Chavez yesterday said that ``those sectors that are so strategic, such as electric power, everything that was privatized, will be nationalized.''

Nationalization would probably be the biggest step toward reversing the legacy of previous governments that privatized companies and opened Venezuelan markets to foreign investors. It would add to restrictions in foreign-currency trading Chavez first imposed in early 2003. Banks endure interest-rate caps in Venezuela and phone, power rates and rents are also controlled.

The perceived risk of owning Venezuela's bonds surged today. Credit-default swaps based on $10 million of the nation's U.S. dollar-denominated bonds jumped 9.7 percent to $169,000 from $154,000 yesterday, according to data compiled by Lehman Brothers Inc. An increase in price indicates deterioration in the perception of credit quality; a decline suggests improvement.

Unregulated Trading

The currency, which the government sets at an exchange rate of 2,150 bolivars per dollar, was bought today about 4,000 per dollar in unregulated trading, said Nelson Corrie, a trader with Interacciones Casa de Bolsa CA in Caracas. The government, under current restrictions, is the only entity allowed to buy and sell foreign currency.

The possible nationalization of Cantv may deprive Venezuelans of a means to withdraw money from the country. Since 2003, investors realized they could legally acquire dollars by buying the company's local shares, converting them into ADRs and selling them abroad.

``Portfolio investors should try to find an exit,'' said Richard Segal, head of research at Argonaftis Capital Management in London. ``Chavez has been trying to do this for a long time and he felt that the latest presidential victory for him gives him that mandate.''

Venezuela, a founding member of OPEC, is the world's fifth- largest oil exporter.

Joint Ventures

The energy ministry said yesterday that four joint ventures may be nationalized; the government has been negotiating to give majority control of them to state-run Petroleos de Venezuela SA while leaving a minority stake with foreign owners including Exxon Mobil Corp., Chevron Corp., Total SA, ConocoPhillips, BP Plc and Statoil ASA.

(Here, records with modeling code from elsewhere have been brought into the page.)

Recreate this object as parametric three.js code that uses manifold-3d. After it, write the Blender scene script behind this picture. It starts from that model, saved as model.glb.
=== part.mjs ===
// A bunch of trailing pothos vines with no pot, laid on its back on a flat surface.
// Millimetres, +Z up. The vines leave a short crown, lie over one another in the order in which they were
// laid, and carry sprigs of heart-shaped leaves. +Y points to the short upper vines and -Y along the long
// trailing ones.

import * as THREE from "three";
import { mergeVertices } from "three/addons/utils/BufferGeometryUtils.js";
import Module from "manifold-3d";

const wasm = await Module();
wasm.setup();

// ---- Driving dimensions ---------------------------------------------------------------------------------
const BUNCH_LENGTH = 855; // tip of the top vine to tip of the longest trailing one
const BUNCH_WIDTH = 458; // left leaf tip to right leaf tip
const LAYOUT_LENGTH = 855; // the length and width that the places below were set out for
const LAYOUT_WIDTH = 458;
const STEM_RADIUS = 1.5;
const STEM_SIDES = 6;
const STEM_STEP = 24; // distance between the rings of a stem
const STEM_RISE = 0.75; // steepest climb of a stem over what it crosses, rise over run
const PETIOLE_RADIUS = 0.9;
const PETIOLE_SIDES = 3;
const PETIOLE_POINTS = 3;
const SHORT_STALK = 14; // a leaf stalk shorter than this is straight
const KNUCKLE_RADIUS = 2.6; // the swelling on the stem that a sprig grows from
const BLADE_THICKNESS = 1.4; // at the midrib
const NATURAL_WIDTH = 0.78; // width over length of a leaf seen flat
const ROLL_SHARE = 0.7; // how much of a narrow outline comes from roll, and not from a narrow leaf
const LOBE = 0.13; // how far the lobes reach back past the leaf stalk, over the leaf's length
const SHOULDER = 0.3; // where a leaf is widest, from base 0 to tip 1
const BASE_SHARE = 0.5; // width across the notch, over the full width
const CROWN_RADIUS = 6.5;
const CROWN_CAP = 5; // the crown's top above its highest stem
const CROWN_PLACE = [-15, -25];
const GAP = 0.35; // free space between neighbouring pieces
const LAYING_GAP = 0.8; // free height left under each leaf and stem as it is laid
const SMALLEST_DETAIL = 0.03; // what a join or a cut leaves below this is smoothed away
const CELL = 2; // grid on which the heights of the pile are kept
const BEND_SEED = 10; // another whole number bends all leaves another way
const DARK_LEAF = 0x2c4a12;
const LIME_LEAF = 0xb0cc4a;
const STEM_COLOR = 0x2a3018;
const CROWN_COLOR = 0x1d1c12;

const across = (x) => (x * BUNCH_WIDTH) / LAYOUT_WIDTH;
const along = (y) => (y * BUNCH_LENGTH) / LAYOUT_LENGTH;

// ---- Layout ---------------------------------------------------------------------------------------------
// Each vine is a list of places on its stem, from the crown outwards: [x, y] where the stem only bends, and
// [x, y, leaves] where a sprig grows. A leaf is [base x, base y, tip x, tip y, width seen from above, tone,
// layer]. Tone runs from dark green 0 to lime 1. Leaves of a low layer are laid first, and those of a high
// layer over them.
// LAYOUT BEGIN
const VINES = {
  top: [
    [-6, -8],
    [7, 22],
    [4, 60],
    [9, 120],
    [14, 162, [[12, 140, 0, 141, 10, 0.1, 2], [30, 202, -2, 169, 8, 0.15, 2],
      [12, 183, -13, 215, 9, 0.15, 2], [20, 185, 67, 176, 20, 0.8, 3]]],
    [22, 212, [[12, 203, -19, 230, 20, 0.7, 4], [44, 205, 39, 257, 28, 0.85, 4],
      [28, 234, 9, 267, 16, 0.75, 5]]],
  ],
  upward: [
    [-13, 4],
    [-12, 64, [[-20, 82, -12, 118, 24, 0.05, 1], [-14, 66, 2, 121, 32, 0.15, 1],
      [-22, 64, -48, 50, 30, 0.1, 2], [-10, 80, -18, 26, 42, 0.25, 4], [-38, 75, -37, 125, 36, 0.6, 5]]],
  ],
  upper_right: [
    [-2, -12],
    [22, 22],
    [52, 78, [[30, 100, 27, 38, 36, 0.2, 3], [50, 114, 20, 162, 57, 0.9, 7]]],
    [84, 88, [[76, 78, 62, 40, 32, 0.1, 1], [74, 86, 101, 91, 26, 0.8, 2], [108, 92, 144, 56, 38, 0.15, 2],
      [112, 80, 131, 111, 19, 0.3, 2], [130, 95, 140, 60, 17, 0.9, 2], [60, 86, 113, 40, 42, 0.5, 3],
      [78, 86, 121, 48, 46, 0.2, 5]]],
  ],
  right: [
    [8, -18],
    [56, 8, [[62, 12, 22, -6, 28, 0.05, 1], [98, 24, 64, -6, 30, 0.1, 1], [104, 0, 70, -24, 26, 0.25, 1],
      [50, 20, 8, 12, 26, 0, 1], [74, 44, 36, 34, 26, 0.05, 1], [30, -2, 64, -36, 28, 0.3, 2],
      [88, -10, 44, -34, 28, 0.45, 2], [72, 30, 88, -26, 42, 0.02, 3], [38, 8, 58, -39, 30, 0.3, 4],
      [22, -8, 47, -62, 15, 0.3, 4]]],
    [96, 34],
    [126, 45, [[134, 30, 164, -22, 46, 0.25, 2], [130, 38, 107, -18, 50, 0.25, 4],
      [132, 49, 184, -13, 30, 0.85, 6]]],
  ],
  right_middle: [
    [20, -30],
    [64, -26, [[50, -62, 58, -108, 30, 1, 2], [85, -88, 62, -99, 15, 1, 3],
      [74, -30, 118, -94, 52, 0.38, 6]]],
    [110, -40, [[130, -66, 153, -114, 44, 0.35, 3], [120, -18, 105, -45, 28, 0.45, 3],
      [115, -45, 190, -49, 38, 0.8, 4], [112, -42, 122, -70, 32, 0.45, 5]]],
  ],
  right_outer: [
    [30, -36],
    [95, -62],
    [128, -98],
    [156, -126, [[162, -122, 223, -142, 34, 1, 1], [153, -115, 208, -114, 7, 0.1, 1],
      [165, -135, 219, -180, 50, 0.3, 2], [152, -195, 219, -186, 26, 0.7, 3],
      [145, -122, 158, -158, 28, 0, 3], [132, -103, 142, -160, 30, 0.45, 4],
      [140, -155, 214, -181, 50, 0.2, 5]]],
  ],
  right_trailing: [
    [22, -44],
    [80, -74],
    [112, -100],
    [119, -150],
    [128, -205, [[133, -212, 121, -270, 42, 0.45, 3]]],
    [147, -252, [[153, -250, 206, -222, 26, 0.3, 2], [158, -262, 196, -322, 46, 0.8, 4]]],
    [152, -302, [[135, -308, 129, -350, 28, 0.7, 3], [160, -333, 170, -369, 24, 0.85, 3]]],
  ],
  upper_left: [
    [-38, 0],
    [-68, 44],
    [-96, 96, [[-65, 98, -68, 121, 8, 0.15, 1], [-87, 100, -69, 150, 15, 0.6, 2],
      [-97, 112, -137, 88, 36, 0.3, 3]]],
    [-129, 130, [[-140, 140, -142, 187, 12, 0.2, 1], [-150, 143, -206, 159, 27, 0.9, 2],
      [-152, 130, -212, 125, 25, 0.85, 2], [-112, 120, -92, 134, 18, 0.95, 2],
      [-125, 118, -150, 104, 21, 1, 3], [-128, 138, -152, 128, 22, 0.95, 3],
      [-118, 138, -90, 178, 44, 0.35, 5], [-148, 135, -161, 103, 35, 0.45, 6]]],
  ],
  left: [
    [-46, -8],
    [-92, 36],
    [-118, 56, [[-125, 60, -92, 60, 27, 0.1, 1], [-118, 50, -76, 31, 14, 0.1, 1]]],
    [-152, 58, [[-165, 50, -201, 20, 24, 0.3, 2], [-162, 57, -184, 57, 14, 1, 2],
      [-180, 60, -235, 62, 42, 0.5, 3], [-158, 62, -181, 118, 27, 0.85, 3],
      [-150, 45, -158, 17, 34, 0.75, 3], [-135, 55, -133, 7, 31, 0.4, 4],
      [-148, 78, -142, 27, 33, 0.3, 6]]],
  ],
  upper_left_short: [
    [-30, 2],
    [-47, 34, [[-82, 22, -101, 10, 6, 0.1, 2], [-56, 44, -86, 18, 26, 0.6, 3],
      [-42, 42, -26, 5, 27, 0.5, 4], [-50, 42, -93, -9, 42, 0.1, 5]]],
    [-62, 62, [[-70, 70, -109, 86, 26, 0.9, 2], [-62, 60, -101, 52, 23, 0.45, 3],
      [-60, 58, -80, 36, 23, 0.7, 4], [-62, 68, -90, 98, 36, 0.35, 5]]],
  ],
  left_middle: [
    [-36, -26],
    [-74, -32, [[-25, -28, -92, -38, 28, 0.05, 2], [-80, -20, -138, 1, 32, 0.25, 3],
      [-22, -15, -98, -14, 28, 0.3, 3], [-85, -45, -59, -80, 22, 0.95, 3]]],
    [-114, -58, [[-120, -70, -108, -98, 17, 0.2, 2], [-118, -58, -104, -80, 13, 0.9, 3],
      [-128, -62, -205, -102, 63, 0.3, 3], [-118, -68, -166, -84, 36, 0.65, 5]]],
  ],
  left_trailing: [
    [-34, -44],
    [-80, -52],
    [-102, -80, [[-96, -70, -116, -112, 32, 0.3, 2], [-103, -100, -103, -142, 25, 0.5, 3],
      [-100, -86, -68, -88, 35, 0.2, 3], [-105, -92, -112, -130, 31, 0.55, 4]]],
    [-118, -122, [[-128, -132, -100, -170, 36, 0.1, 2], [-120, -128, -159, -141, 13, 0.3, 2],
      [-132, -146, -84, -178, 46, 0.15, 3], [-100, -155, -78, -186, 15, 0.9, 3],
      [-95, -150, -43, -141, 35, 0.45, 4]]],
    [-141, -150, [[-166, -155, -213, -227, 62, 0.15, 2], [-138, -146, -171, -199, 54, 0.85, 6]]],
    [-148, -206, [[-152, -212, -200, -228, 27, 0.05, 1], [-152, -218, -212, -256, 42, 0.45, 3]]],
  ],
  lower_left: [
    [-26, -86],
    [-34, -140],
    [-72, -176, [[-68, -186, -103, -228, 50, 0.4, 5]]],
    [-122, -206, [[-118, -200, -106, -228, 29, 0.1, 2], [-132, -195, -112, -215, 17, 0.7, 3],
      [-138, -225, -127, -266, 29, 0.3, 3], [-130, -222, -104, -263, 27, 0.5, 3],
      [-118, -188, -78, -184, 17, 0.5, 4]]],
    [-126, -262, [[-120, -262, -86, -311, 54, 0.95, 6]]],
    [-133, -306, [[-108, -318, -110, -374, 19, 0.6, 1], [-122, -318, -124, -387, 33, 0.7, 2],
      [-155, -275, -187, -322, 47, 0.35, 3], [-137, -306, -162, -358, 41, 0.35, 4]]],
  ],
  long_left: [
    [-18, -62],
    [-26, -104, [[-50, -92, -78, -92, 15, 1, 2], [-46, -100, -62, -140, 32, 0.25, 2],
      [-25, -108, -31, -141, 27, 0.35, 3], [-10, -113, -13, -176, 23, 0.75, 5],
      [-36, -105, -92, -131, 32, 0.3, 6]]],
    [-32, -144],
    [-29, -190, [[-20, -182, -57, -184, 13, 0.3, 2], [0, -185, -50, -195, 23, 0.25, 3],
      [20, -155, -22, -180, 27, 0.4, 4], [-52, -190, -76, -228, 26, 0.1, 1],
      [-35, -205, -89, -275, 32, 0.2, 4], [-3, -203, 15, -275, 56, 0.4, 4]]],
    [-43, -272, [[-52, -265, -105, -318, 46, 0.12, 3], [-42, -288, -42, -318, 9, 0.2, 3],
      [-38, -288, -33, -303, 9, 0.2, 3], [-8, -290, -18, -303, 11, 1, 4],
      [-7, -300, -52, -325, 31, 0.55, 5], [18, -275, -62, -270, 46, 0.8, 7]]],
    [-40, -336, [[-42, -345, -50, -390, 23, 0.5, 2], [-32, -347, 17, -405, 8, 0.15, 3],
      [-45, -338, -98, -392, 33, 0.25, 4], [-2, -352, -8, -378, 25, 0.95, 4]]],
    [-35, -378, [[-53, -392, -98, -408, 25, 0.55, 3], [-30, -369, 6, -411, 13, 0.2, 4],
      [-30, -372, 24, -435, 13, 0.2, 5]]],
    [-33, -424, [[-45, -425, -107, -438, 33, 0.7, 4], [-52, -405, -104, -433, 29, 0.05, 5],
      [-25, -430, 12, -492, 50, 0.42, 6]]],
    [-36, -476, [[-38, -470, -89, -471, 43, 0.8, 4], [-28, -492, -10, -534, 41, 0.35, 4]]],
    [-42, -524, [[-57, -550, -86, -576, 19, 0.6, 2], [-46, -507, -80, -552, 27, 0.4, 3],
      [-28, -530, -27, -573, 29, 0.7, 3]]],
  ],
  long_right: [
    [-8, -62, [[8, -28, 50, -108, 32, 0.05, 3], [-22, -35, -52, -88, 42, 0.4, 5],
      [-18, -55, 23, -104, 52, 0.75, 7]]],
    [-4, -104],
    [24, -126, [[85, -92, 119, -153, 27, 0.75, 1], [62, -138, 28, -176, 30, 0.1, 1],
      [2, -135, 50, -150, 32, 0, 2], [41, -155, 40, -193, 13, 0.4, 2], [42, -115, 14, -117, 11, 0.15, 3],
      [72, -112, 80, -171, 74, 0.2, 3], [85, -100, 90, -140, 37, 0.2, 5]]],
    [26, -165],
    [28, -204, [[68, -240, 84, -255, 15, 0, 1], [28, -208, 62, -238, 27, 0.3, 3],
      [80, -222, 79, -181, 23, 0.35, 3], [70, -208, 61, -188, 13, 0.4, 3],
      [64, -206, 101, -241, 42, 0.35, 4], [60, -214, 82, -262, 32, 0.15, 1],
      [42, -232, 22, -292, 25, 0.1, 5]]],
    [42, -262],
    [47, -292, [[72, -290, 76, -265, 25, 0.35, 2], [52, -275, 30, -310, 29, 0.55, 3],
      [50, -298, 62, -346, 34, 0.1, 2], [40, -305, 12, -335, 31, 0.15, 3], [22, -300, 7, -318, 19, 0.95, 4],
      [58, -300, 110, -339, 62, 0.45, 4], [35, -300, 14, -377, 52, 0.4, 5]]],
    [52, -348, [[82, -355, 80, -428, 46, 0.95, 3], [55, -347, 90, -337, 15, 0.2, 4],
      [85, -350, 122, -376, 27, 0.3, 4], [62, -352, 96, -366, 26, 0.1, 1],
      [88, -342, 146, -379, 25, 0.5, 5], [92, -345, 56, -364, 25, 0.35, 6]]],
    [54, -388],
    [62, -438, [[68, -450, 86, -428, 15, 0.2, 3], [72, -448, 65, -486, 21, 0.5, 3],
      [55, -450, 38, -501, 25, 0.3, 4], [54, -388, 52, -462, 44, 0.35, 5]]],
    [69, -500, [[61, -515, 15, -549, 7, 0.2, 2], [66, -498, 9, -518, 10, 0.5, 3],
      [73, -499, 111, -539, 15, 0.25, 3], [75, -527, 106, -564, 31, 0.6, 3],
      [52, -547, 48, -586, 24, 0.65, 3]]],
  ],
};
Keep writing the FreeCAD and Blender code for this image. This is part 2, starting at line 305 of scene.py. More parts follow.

``We are in constant contact with Venezuelan authorities and the word `nationalization' is not a word we've been confronted with yet,'' said Peter Mellbye, Statoil's head of international operations, in an interview today. Total spokesman Paul Floren and BP spokesman David Nicholas declined to comment on Chavez's statements.

Chavez also said he will seek to strip the central bank of independence from the government. ``The central bank shouldn't be autonomous,'' Chavez said. ``That is one of the biggest mistakes of the constitution.''

Speaking to reporters today in Caracas, outgoing central bank Director Domingo Maza criticized Chavez' decision. Maza's term ends this month.

``The central bank must be autonomous. Otherwise, the people will lose confidence in the currency,'' Maza said in an interview on Globovision television station.